- [To be done] For the material that follows, return exactly the lines from the one with "facets = [114, 124, 136, 145, 153];" through the one with "bpy.data.objects.remove(obj)", both ends included.
--- Material provided ---
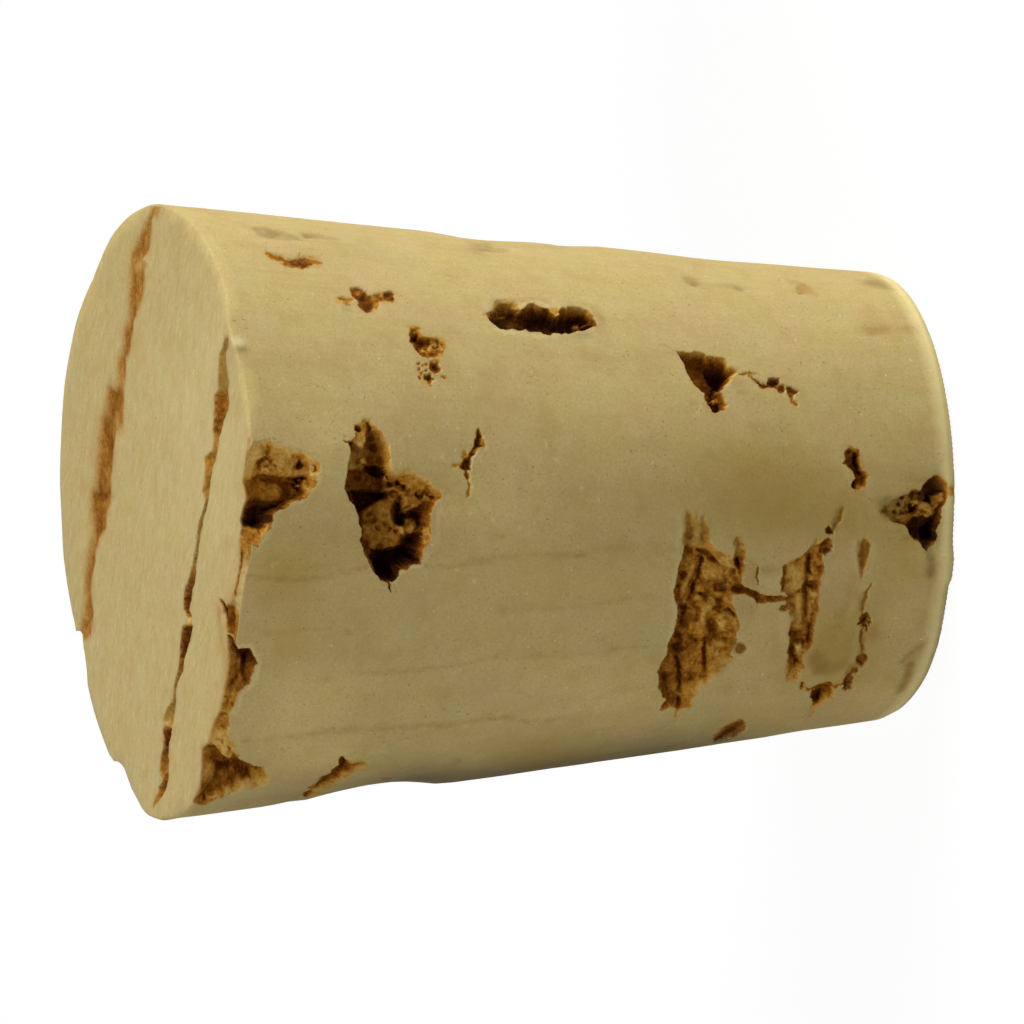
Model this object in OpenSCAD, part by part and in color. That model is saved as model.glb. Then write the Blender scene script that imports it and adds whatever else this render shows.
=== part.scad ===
/* [Body] */
// diameter of the wide end in mm
big_d = 25.4; // [20:0.1:32]
// diameter of the narrow end in mm
small_d = 18.8; // [14:0.1:26]
// height from the narrow end to the wide end in mm
height = 31.75; // [20:0.25:45]
// rounding of the narrow end's edge in mm
foot_round = 0.35; // [0.1:0.05:1]
// rounding of the wide end's edge in mm
rim_round = 0.15; // [0.05:0.05:1]

/* [Growth lines on the wide end] */
// width of the two open growth lines across the face in mm
line_w = 0.55; // [0.3:0.05:1.2]
// depth of the outer growth line in mm
line_far_depth = 0.35; // [0.1:0.05:1.5]
// depth of the inner growth line in mm
line_near_depth = 0.7; // [0.1:0.05:1.5]

/* [Pores] */
// depth of the large open pore on the side in mm
pore_depth = 2.6; // [0.5:0.1:4]
// depth of the pores that break the wide rim in mm
rim_pore_depth = 1.7; // [0.5:0.1:3]
// depth of the fissures near the narrow end in mm
fissure_depth = 0.8; // [0.2:0.1:2]
// how far the broken part of the far rim stands back in mm
chip_depth = 0.6; // [0.1:0.1:1.5]

/* [Hidden] */
$fn = 96;
taper = (big_d - small_d) / 2 / height;
// radius of the side at height z
function side_r(z) = small_d / 2 + taper * z;
// points each side of a bent line, for a channel of width w
function unit(v) = v / norm(v);
function along(p, i) = unit(p[min(i + 1, len(p) - 1)] - p[max(i - 1, 0)]);
function edge(p, i, w) = p[i] + w / 2 * [-along(p, i)[1], along(p, i)[0]];
function channel(p, w) = concat(
  [for (i = [0:len(p) - 1]) edge(p, i, w)],
  [for (i = [len(p) - 1:-1:0]) edge(p, i, -w)]);

// the growth line nearer the far rim, where it leaves through the broken rim
line_far = [[13.2, -1.2], [11.2, 0.5], [8.5, 2.3], [5.5, 4.3], [3, 6.1],
  [-0.5, 7.8], [-3, 9], [-5.5, 10.2]];
// the growth line nearer the front
line_near = [[7.4, -10.8], [4.8, -9.2], [2, -7.5], [-1, -5.5], [-4, -3.9],
  [-7, -2.4], [-9.5, -0.9], [-12, 0.8]];

// a pore: an outline on the side at angle a and height z, sunk by depth
// outline points are [across, up] in mm from that place
module pore(a, z, depth, outline) {
  rotate([0, 0, a])
    translate([side_r(z) - depth, 0, z])
      rotate([90, 0, 90])
        linear_extrude(height = depth + 3)
          polygon(outline);
}

// the plain tapered plug, narrow end down
module plug() {
  rotate_extrude()
    polygon([
      [0, 0],
      [small_d / 2 - foot_round, 0],
      [small_d / 2 - foot_round * 0.29, foot_round * 0.29],
      [small_d / 2 + taper * foot_round, foot_round],
      [big_d / 2 - taper * rim_round, height - rim_round],
      [big_d / 2 - rim_round, height],
      [0, height]
    ]);
}

// two growth lines that stand open across the wide end
module growth_lines() {
  translate([0, 0, height - line_far_depth])
    linear_extrude(height = 2) polygon(channel(line_far, line_w));
  translate([0, 0, height - line_near_depth])
    linear_extrude(height = 2) polygon(channel(line_near, line_w * 0.7));
}

// pores that open through the rim of the wide end
module rim_pores() {
  // wide pore at the front of the rim
  pore(-86, 30.6, rim_pore_depth, [[1.7, 1.6], [1.9, 0.2], [0.8, -1.8],
    [-0.3, -1.6], [-0.8, -0.1], [-1.6, 0.3], [-2.6, 1.8]]);
  // narrow pore that runs up the side into the face
  pore(-117, 31.9, rim_pore_depth * 0.6, [[2.2, 1], [1.9, 0.2], [0.3, -0.3],
    [-0.4, -0.7], [-1.6, -0.3], [-2.6, 0.4], [-2.4, 1]]);
  // pore at the underside of the rim
  pore(-147, 30.8, rim_pore_depth, [[2.6, 1.4], [1.6, 0.4], [0.9, -0.2],
    [-0.9, -2], [-1.7, -1.2], [-2.4, 0.2], [-2.6, 1.4]]);
}

// pores on the side, from the wide end to the narrow end
module side_pores() {
  // largest pore, with two prongs at its top
  pore(-89, 25.5, pore_depth, [[3.2, 1.5], [3.2, 0.8], [2.3, 0.2], [0.9, 0],
    [0.8, -0.7], [0.5, -2.1], [-0.3, -1.8], [-1.4, -1.7], [-2.7, -1.2],
    [-3.1, -0.3], [-3.4, 0.2], [-3, 0.9], [-1.7, 1.4], [0.4, 2], [1.8, 1.9],
    [1.9, 1.3], [2.9, 1.2]]);
  // long pore near the top of the side
  pore(-48, 17.7, pore_depth * 0.65, [[0.7, 2.1], [1, 1.2], [0.8, 0.3],
    [0.4, -0.6], [0.9, -0.8], [0.8, -1.8], [0.2, -2.4], [-0.3, -2],
    [-0.9, -1.2], [-0.9, 0.4], [-0.6, 1.9], [-0.1, 2.6]]);
  // three-cornered pore
  pore(-62, 11.2, pore_depth * 0.55, [[1.5, 1.4], [1.3, 0.2], [0.6, -1],
    [-0.2, -0.7], [-0.7, -0.2], [-1.6, -0.3], [-1.8, 0.1], [-0.7, 0.4],
    [0, 0.9]]);
  // small pores between the large one and the rim
  pore(-57.5, 23.5, 0.9, [[0.9, 0.9], [0.7, -0.3], [-0.2, -0.6], [-0.7, -0.1],
    [-0.3, 0.5]]);
  pore(-35.5, 27.8, 0.4, [[0.5, 1.2], [0.3, -0.9], [-0.4, -1.1], [-0.4, 0.2]]);
  pore(-46, 25.6, 0.6, [[0.5, 0.7], [0.4, -0.2], [-0.5, -0.5], [-0.3, 0.2]]);
  // narrow pore near the foot
  pore(-82.5, 4.6, 0.9, [[1, 0.3], [1, -0.3], [0.1, -0.3], [-0.1, -0.6],
    [-0.6, -0.4], [-0.8, 0], [-0.3, 0.1], [0.3, 0.4]]);
  // pore at the edge of the foot
  pore(-94, 1.7, 1.9, [[1.7, -0.9], [1.1, -0.2], [0.6, 1.4], [-0.4, 2],
    [-0.9, 0.8], [-1.5, -0.3], [-0.9, -1.1], [0.3, -1.4]]);
  // slot beside the foot
  pore(-106, 4.3, 0.7, [[0.9, 0.3], [0.9, -0.2], [-0.9, -0.1], [-0.9, 0.1]]);
  // pore low on the dark side
  pore(-158, 25.6, 0.9, [[1.2, 0.7], [1.3, -0.4], [0.2, -1.2], [-0.4, 0],
    [-1.6, 1.3], [-0.4, 1.5]]);
}

// the fissured patch near the narrow end
module fissures() {
  // long leg nearer the middle of the side
  pore(-99, 13.2, fissure_depth, [[1.5, 0.6], [1.4, -0.3], [-0.2, -0.8],
    [-2.2, -1.4], [-2.2, 0.6], [0, 0.7]]);
  pore(-119, 12.4, fissure_depth, [[2.3, 1.4], [2.1, -0.9], [-1, -0.9],
    [-2.6, 0], [-2.6, 1.6], [-1.2, 1.5]]);
  pore(-139, 12.5, fissure_depth, [[1.4, 1.4], [1.2, 0.1], [-0.9, 0.9],
    [-0.9, 1.4]]);
  // the crack that joins the two legs
  pore(-109, 8.6, fissure_depth * 1.2, [[0.7, 3], [0.4, 1.5], [0, 0],
    [0, -1], [-0.4, -1], [-0.4, 1], [-0.2, 2.4]]);
  // leg nearer the foot
  pore(-103, 6.4, fissure_depth, [[1.8, -0.6], [0.9, -0.3], [-0.4, -0.4],
    [-1.8, -0.2], [-1.8, 0.4], [0, 0.5], [0.8, 0.4]]);
  pore(-122, 6.9, fissure_depth, [[1.2, -0.1], [-0.8, 0.1], [-2, 0.5],
    [-2, 0.9], [0, 0.7], [1.2, 0.3]]);
  pore(-142, 5.4, fissure_depth, [[0.3, -0.4], [-0.4, 0], [-0.4, 0.4],
    [0.3, 0.3]]);
}

// the part of the far rim that has broken away, with the angles of its facets
module broken_rim() {
  r = big_d / 2 - chip_depth;
  facets = [114, 124, 136, 145, 153];
  translate([0, 0, height - 1.8])
    linear_extrude(height = 3)
      polygon(concat(
        [for (a = facets) r * [cos(a), sin(a)]],
        [for (a = [153, 134, 114]) 1.4 * r * [cos(a), sin(a)]]));
}

module stopper() {
  color([0.74, 0.66, 0.46])
    difference() {
      plug();
      growth_lines();
      rim_pores();
      side_pores();
      fissures();
      broken_rim();
    }
}

stopper();
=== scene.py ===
import math

import bpy
import numpy as np
from mathutils import Matrix, Vector


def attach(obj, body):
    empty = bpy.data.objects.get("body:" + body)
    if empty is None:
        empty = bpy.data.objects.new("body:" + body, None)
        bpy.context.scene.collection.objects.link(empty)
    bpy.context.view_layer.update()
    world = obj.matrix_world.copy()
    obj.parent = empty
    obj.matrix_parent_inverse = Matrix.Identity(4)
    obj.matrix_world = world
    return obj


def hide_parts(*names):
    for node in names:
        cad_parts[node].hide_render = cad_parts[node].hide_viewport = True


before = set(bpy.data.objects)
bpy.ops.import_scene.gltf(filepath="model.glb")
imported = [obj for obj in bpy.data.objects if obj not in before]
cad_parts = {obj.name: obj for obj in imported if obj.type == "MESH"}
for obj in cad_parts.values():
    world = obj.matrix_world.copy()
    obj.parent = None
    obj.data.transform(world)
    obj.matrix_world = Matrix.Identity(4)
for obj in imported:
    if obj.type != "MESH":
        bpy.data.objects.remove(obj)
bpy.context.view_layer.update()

# ---------------------------------------------------------------- sizes (mm)
L = 31.75            # height
RS, RB = 9.4, 12.7   # radius at the foot and at the big end
SLOPE = (RB - RS) / L
FOOT = 0.42          # rounded edge of the foot
RIM = 0.12           # rounded edge of the big end
PI = math.pi

# ---------------------------------------------------------------- camera (mm, pixels of the 1024 frame)
TILT, ROLL, DIST, FOCAL = 0.3547, -1.5903, 407.5258, 9794.1059
AIM = np.array([-0.3306, 0.0, 16.1152])
BACK = np.array([0.0, -math.cos(TILT), math.sin(TILT)])
EYE = AIM + BACK * DIST
FWD = -BACK
_r0 = np.array([1.0, 0.0, 0.0])
_u0 = np.cross(_r0, FWD)
RIGHT = math.cos(ROLL) * _r0 + math.sin(ROLL) * _u0
UP = -math.sin(ROLL) * _r0 + math.cos(ROLL) * _u0


def project(q):
    d = np.asarray(q, float) - EYE
    z = d @ FWD
    return 512 + FOCAL * (d @ RIGHT) / z, 512 - FOCAL * (d @ UP) / z


def rays(px):
    px = np.asarray(px, float)
    d = FWD + ((px[:, 0] - 512) / FOCAL)[:, None] * RIGHT + ((512 - px[:, 1]) / FOCAL)[:, None] * UP
    return d / np.linalg.norm(d, axis=1, keepdims=True)


# ---------------------------------------------------------------- small maths
def smooth(a, b, x):
    t = np.clip((x - a) / (b - a), 0, 1)
    return t * t * (3 - 2 * t)


def mix(a, b, t):
    return a + (b - a) * t


def wrap(a):
    return (a + PI) % (2 * PI) - PI


def lookup(x, table, column=1):
    """Reads a table of rows (x, value...) at x, straight between rows."""
    t = np.asarray(table, float)
    return np.interp(x, t[:, 0], t[:, column])


def ring_lookup(th, table, column=1):
    """As lookup, with x in degrees round the circle."""
    t = np.asarray(sorted(table), float)
    return np.interp(np.degrees(th) % 360, *_round(t, column))


def _round(t, column):
    a = t[:, 0] % 360
    order = np.argsort(a)
    a, v = a[order], t[order, column]
    return np.r_[a[-1] - 360, a, a[0] + 360], np.r_[v[-1], v, v[0]]


def _hash(i, j, k, seed):
    n = (i.astype(np.uint32) * np.uint32(374761393) + j.astype(np.uint32) * np.uint32(668265263)
         + k.astype(np.uint32) * np.uint32(2246822519) + np.uint32(seed * 3266489917 & 0xFFFFFFFF))
    n = (n ^ (n >> np.uint32(13))) * np.uint32(1274126177)
    n = (n ^ (n >> np.uint32(15))) * np.uint32(2654435761)
    return (n ^ (n >> np.uint32(16))).astype(np.float32) / np.float32(4294967295)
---
- [Written response]
  facets = [114, 124, 136, 145, 153];
  translate([0, 0, height - 1.8])
    linear_extrude(height = 3)
      polygon(concat(
        [for (a = facets) r * [cos(a), sin(a)]],
        [for (a = [153, 134, 114]) 1.4 * r * [cos(a), sin(a)]]));
}

module stopper() {
  color([0.74, 0.66, 0.46])
    difference() {
      plug();
      growth_lines();
      rim_pores();
      side_pores();
      fissures();
      broken_rim();
    }
}

stopper();
=== scene.py ===
import math

import bpy
import numpy as np
from mathutils import Matrix, Vector


def attach(obj, body):
    empty = bpy.data.objects.get("body:" + body)
    if empty is None:
        empty = bpy.data.objects.new("body:" + body, None)
        bpy.context.scene.collection.objects.link(empty)
    bpy.context.view_layer.update()
    world = obj.matrix_world.copy()
    obj.parent = empty
    obj.matrix_parent_inverse = Matrix.Identity(4)
    obj.matrix_world = world
    return obj


def hide_parts(*names):
    for node in names:
        cad_parts[node].hide_render = cad_parts[node].hide_viewport = True


before = set(bpy.data.objects)
bpy.ops.import_scene.gltf(filepath="model.glb")
imported = [obj for obj in bpy.data.objects if obj not in before]
cad_parts = {obj.name: obj for obj in imported if obj.type == "MESH"}
for obj in cad_parts.values():
    world = obj.matrix_world.copy()
    obj.parent = None
    obj.data.transform(world)
    obj.matrix_world = Matrix.Identity(4)
for obj in imported:
    if obj.type != "MESH":
        bpy.data.objects.remove(obj)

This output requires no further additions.